Moreau Envelope Based Difference-of-weakly-Convex Reformulation and Algorithm for Bilevel Programs
Lucy L. Gao, Jane J. Ye, Haian Yin, Shangzhi Zeng, Jin Zhang
TL;DR
This work extends bilevel hyperparameter tuning by replacing the value-function reformulation, which needs convexity in both variables, with a Moreau envelope-based reformulation that only requires convexity in the lower-level problem. The resulting problem is a difference of weakly convex programs, enabling a unified DC framework, and is solved via the inexact proximal Difference of Weakly Convex Algorithm (iP-DwCA).

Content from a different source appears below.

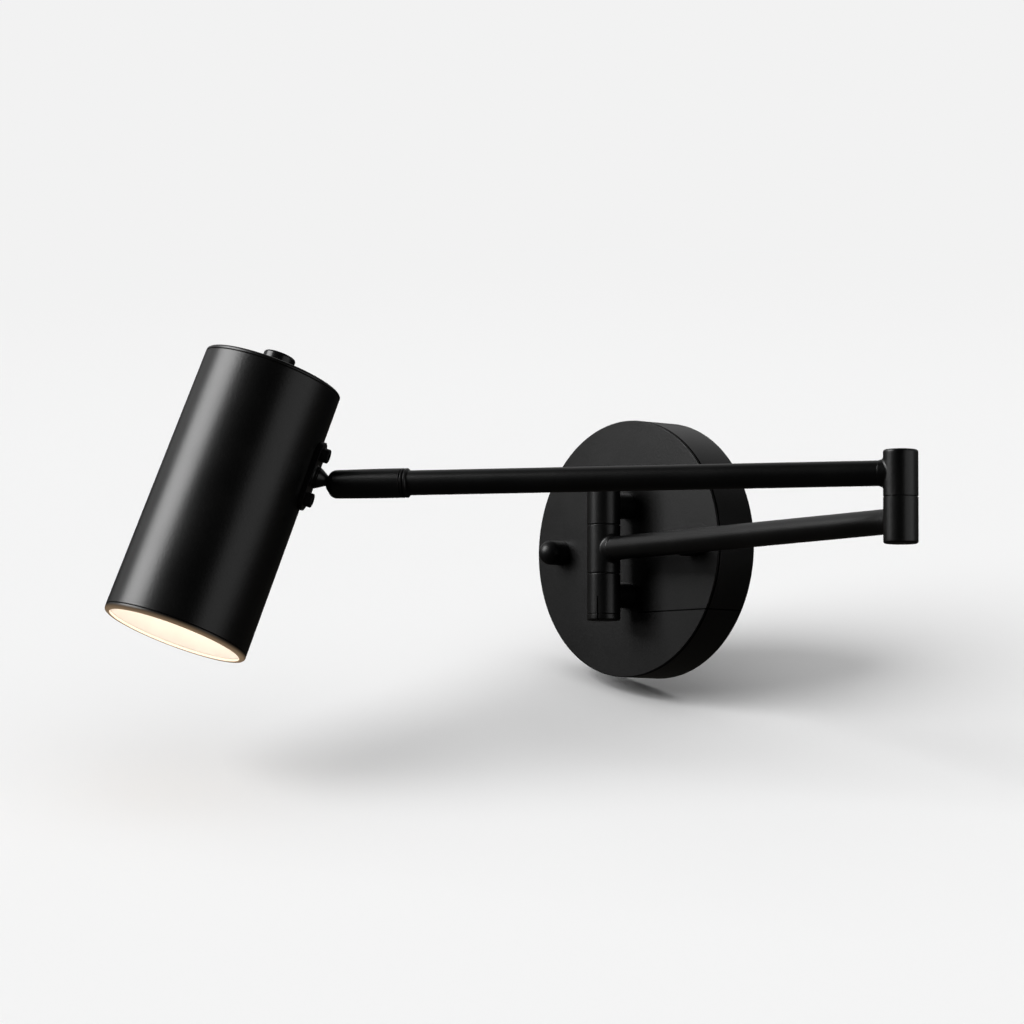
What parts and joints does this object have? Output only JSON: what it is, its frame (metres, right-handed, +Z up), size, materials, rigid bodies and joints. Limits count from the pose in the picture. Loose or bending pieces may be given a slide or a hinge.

Theoretical results establish weak convexity, Lipschitz properties, and convergence (including KL-based sequential convergence) under standard assumptions, while numerical experiments on elastic net, sparse group lasso, and RBF-SVM demonstrate substantial speedups and competitive accuracy, with early-stopping variants performing particularly well in practice. The approach broadens applicability to hyperparameter tuning in kernel methods and regularized regressions, offering a principled, scalable alternative to grid or random search for complex bilevel models. Overall, the paper contributes a solid methodological advancement and practical algorithmic tool for bilevel optimization in ML hyperparameter selection contexts, supported by rigorous analysis and empirical validation.
Abstract
Bilevel programming has emerged as a valuable tool for hyperparameter selection, a central concern in machine learning. In a recent study by Ye et al. (2023), a value function-based difference of convex algorithm was introduced to address bilevel programs. This approach proves particularly powerful when dealing with scenarios where the lower-level problem exhibits convexity in both the upper-level and lower-level variables. Examples of such scenarios include support vector machines and $\ell_1$ and $\ell_2$ regularized regression. In this paper, we significantly expand the range of applications, now requiring convexity only in the lower-level variables of the lower-level program. We present an innovative single-level difference of weakly convex reformulation based on the Moreau envelope of the lower-level problem. We further develop a sequentially convergent Inexact Proximal Difference of Weakly Convex Algorithm (iP-DwCA). To evaluate the effectiveness of the proposed iP-DwCA, we conduct numerical experiments focused on tuning hyperparameters for kernel support vector machines on simulated data.